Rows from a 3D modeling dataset
□ □ □
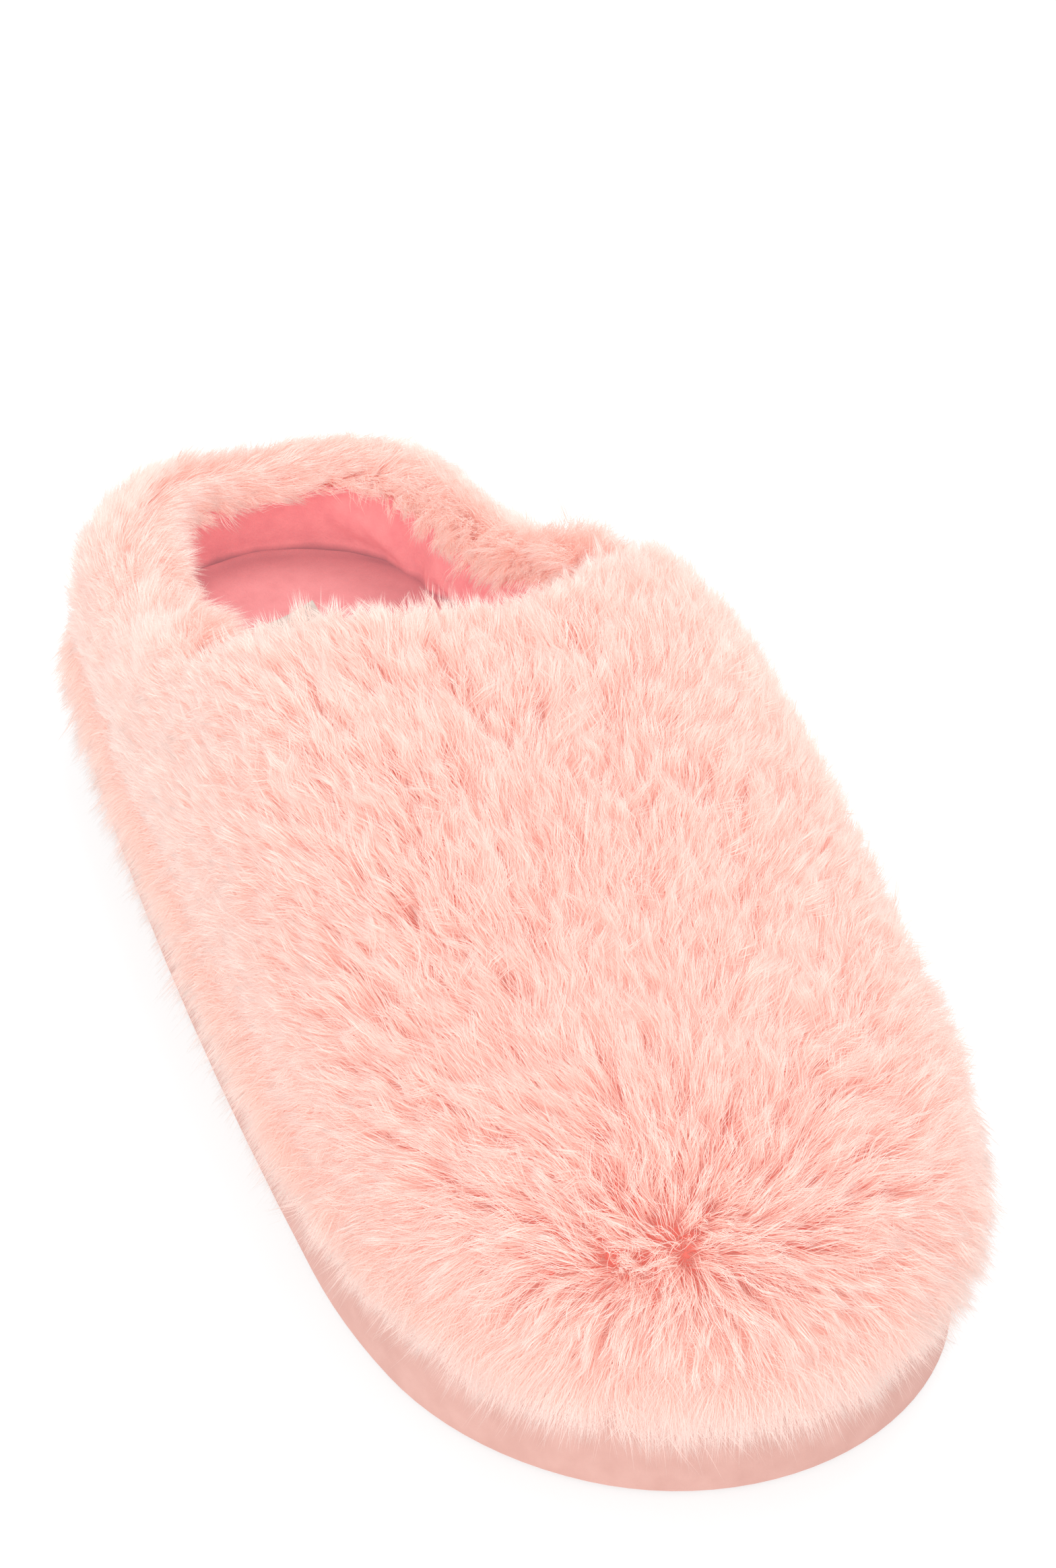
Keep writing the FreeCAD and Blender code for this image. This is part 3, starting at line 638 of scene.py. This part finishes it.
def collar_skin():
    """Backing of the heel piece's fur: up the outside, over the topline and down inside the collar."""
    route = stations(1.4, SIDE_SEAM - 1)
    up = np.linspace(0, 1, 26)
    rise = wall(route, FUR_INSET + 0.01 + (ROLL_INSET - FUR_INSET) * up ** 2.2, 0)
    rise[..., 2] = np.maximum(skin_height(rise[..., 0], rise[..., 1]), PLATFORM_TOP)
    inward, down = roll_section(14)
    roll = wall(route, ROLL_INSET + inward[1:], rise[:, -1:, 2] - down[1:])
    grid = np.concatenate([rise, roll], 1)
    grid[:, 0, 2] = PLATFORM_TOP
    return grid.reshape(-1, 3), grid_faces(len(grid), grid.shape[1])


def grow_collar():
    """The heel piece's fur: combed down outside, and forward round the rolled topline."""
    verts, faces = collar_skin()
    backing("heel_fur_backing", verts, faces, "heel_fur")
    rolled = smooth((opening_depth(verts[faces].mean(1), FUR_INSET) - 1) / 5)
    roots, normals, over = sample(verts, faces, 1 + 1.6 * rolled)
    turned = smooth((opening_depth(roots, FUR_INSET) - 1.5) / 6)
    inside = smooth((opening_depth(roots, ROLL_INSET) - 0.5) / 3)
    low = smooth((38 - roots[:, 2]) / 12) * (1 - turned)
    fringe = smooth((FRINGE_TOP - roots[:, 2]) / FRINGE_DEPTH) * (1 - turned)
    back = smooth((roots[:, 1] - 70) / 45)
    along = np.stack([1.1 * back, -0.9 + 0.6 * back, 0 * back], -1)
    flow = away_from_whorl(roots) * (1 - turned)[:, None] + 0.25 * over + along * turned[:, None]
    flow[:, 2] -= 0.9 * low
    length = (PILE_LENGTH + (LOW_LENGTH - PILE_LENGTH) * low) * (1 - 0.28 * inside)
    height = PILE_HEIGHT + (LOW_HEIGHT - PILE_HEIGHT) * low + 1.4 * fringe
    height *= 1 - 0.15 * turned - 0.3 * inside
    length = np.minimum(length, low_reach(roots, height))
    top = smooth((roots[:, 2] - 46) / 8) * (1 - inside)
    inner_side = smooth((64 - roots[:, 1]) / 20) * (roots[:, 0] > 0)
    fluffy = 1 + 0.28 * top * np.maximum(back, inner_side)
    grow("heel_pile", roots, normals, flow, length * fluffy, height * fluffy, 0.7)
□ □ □
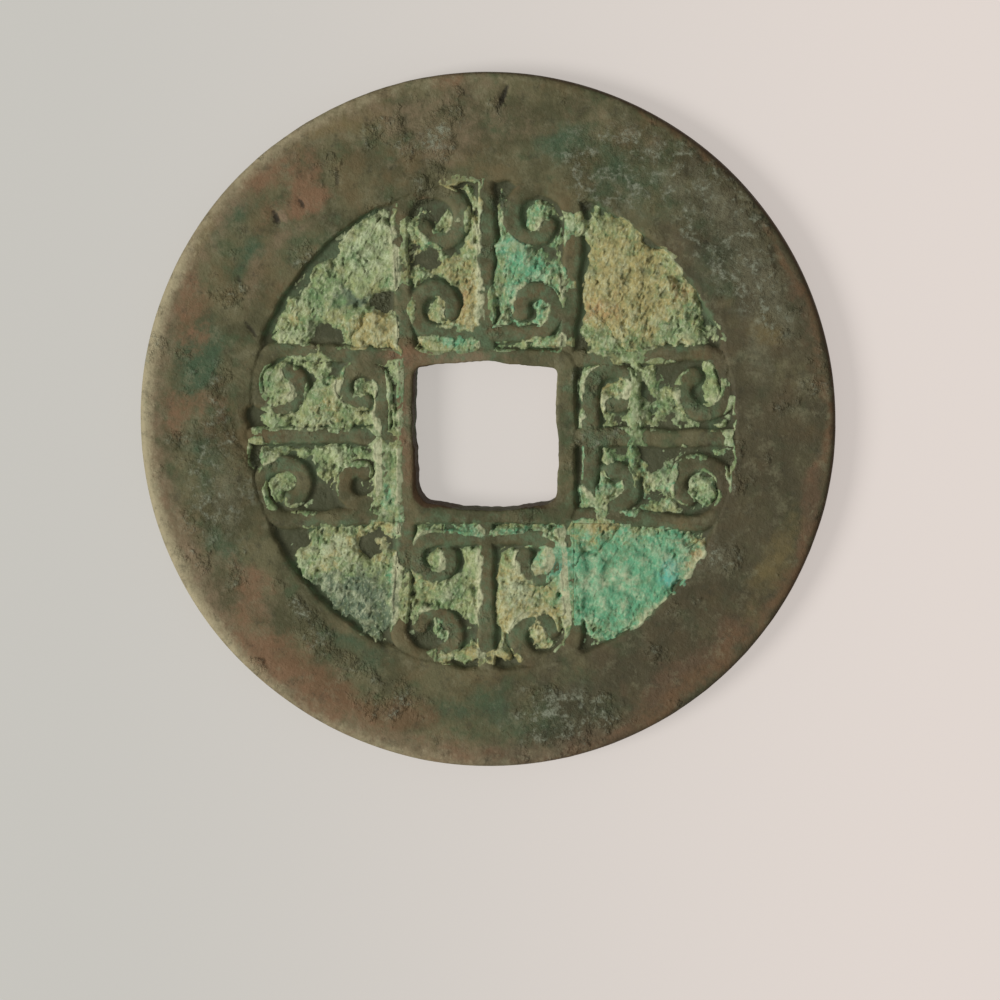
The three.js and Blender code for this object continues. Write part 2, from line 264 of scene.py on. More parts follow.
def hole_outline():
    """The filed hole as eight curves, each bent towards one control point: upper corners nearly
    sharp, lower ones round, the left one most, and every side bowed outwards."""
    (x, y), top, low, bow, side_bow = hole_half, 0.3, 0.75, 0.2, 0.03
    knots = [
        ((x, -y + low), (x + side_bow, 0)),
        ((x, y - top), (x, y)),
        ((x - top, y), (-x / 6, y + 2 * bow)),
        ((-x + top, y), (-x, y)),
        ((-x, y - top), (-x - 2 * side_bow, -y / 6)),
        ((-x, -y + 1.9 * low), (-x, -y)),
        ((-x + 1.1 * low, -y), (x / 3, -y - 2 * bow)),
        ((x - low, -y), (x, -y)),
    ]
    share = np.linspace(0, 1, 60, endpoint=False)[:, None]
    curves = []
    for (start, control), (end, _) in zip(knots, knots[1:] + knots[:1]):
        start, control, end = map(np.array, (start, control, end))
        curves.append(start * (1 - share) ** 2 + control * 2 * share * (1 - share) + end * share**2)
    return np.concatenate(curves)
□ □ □
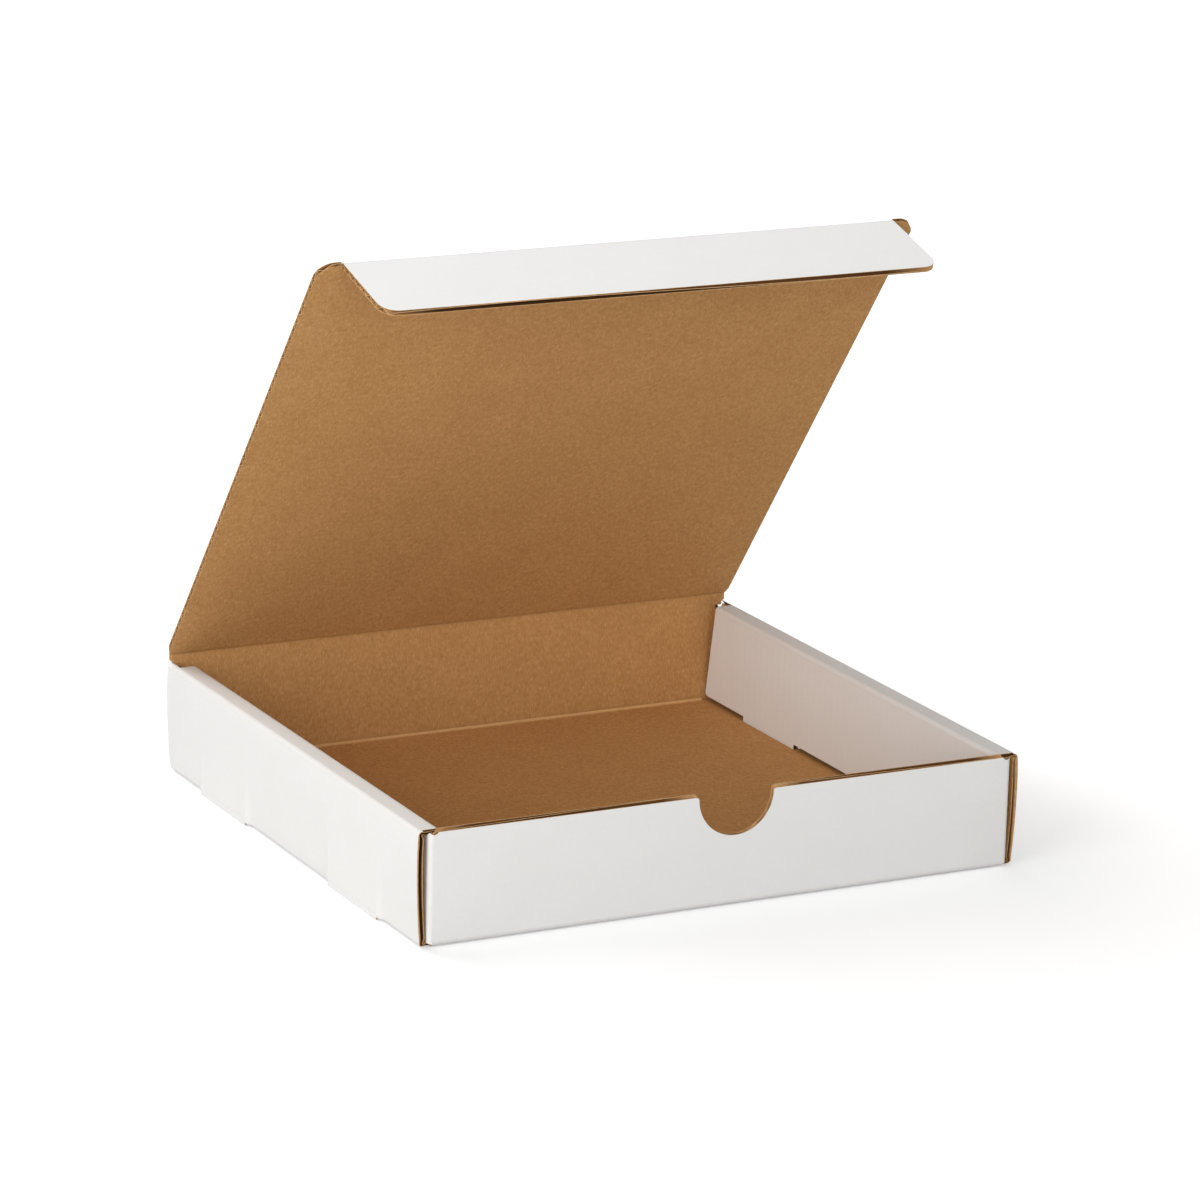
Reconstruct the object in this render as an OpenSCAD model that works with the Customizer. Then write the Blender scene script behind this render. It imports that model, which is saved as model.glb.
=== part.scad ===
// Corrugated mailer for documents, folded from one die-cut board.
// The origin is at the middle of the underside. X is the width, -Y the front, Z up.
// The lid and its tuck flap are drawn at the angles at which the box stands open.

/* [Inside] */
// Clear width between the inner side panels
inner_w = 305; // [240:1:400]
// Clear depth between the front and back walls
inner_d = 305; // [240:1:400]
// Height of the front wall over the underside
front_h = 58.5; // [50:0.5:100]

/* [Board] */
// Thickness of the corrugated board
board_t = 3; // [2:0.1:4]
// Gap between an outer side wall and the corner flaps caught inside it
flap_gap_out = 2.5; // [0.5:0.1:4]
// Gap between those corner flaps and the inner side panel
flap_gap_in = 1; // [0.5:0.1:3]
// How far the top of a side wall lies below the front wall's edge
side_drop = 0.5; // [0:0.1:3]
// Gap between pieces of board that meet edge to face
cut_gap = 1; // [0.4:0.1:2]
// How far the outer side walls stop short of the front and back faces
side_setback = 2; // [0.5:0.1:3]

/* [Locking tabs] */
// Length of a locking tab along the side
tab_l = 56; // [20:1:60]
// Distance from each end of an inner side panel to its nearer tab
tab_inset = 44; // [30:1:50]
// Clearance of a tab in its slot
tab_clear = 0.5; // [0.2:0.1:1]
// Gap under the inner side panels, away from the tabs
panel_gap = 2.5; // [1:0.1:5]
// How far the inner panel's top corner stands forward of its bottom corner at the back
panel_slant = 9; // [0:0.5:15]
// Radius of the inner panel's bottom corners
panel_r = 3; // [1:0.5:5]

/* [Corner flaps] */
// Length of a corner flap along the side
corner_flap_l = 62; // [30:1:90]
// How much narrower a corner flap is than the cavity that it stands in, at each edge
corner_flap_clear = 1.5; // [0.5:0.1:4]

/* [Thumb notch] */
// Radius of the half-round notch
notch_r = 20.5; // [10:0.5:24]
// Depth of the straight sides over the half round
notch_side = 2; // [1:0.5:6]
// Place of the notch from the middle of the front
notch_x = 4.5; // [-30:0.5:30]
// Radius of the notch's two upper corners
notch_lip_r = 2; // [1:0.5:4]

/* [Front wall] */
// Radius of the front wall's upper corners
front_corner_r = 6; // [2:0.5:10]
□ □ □
● Written instruction
Using the entries above, repeat only the lines from the one containing "Reconstruct the object" through the one containing "side_setback = 2; // [0.5:0.1:3]", end lines included.

● Problem solution
Reconstruct the object in this render as an OpenSCAD model that works with the Customizer. Then write the Blender scene script behind this render. It imports that model, which is saved as model.glb.
=== part.scad ===
// Corrugated mailer for documents, folded from one die-cut board.
// The origin is at the middle of the underside. X is the width, -Y the front, Z up.
// The lid and its tuck flap are drawn at the angles at which the box stands open.

/* [Inside] */
// Clear width between the inner side panels
inner_w = 305; // [240:1:400]
// Clear depth between the front and back walls
inner_d = 305; // [240:1:400]
// Height of the front wall over the underside
front_h = 58.5; // [50:0.5:100]

/* [Board] */
// Thickness of the corrugated board
board_t = 3; // [2:0.1:4]
// Gap between an outer side wall and the corner flaps caught inside it
flap_gap_out = 2.5; // [0.5:0.1:4]
// Gap between those corner flaps and the inner side panel
flap_gap_in = 1; // [0.5:0.1:3]
// How far the top of a side wall lies below the front wall's edge
side_drop = 0.5; // [0:0.1:3]
// Gap between pieces of board that meet edge to face
cut_gap = 1; // [0.4:0.1:2]
// How far the outer side walls stop short of the front and back faces
side_setback = 2; // [0.5:0.1:3]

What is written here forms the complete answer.